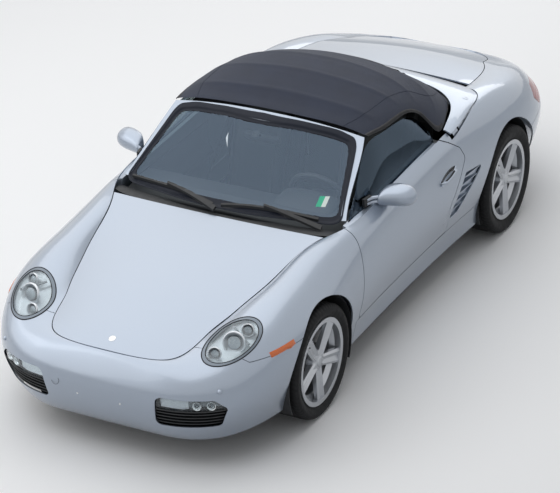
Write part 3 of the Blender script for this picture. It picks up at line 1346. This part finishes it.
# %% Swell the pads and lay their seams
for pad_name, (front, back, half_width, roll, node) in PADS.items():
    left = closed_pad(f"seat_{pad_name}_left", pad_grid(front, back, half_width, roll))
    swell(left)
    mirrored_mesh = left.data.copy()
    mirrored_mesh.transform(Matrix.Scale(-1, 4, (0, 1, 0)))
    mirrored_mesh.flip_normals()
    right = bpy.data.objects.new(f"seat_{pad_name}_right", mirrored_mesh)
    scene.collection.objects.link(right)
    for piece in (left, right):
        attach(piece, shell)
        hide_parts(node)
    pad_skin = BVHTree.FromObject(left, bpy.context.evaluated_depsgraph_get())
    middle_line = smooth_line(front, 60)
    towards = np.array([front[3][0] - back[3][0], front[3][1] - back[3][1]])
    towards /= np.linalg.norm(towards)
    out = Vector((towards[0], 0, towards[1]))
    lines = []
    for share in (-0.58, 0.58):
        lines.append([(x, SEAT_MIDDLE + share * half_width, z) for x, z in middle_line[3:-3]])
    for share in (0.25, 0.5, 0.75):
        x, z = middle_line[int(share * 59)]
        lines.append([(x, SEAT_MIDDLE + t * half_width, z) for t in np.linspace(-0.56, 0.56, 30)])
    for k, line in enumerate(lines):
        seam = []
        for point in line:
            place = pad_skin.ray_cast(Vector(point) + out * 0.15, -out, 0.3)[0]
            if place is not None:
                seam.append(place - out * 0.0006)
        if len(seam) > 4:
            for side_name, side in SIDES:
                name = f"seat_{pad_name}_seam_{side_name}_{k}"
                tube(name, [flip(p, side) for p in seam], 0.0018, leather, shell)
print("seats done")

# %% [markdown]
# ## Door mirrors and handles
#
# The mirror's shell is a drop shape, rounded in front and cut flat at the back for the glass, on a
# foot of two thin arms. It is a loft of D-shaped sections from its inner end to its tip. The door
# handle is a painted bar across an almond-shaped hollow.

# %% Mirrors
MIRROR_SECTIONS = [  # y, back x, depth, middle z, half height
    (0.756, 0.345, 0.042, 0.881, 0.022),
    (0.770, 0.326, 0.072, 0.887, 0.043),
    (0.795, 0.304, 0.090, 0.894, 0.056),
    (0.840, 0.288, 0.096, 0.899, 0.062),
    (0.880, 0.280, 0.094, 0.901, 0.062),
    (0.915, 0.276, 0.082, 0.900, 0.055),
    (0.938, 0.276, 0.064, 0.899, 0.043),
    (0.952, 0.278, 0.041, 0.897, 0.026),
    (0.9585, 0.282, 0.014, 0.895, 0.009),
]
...
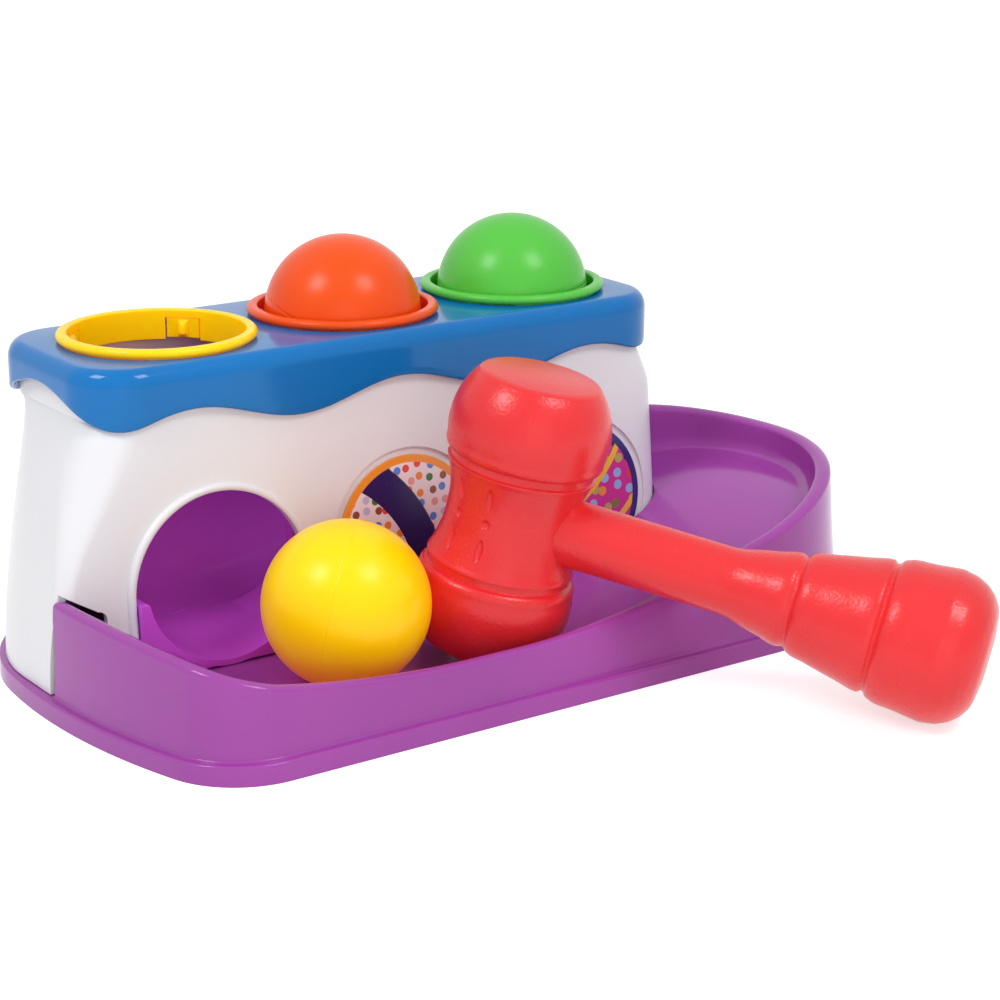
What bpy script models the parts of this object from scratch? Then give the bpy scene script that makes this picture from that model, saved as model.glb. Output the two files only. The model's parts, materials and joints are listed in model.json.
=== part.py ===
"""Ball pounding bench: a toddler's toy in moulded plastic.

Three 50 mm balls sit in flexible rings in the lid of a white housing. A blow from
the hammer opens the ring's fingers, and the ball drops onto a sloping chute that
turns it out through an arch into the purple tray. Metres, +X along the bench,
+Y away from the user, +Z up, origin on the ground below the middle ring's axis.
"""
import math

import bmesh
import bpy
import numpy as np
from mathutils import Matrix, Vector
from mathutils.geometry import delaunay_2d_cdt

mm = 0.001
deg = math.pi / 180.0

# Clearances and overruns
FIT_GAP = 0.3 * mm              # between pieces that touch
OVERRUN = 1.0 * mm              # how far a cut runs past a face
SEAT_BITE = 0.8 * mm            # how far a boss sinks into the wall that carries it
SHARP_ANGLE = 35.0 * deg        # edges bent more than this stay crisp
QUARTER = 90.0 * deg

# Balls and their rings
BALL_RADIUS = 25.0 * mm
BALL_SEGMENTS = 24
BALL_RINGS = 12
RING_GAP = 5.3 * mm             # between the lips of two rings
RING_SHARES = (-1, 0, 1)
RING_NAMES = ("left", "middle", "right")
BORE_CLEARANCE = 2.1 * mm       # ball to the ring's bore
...
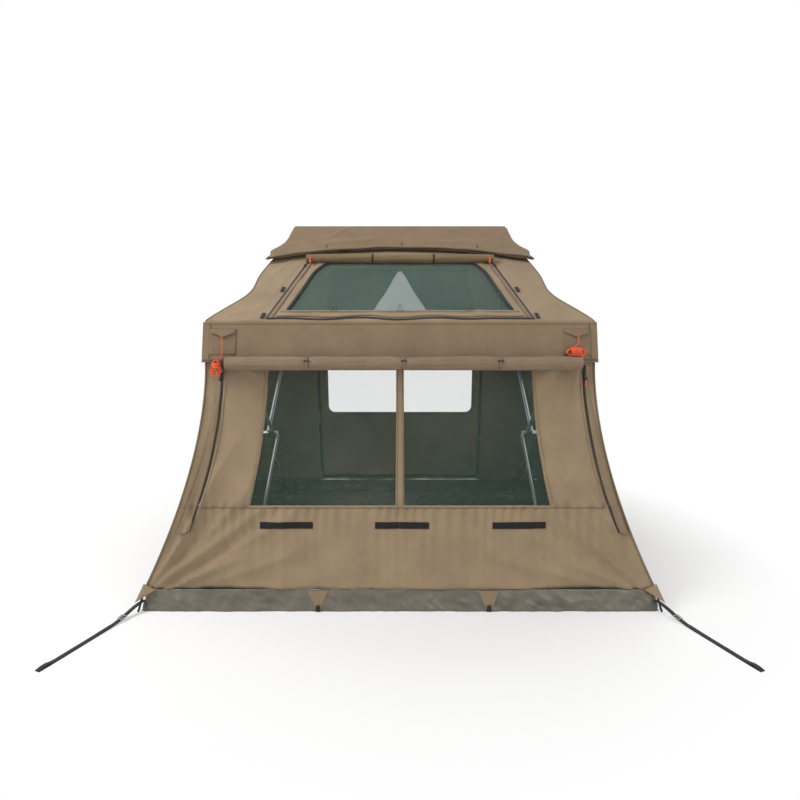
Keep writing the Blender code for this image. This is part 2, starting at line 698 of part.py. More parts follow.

= REQUIRED WORK =
In the material above, locate the line containing "What bpy script" and the line containing "in moulded plastic.". Transcribe exactly those two lines and every line between them, and nothing more.

= SOLVED PROBLEM =
What bpy script models the parts of this object from scratch? Then give the bpy scene script that makes this picture from that model, saved as model.glb. Output the two files only. The model's parts, materials and joints are listed in model.json.
=== part.py ===
"""Ball pounding bench: a toddler's toy in moulded plastic.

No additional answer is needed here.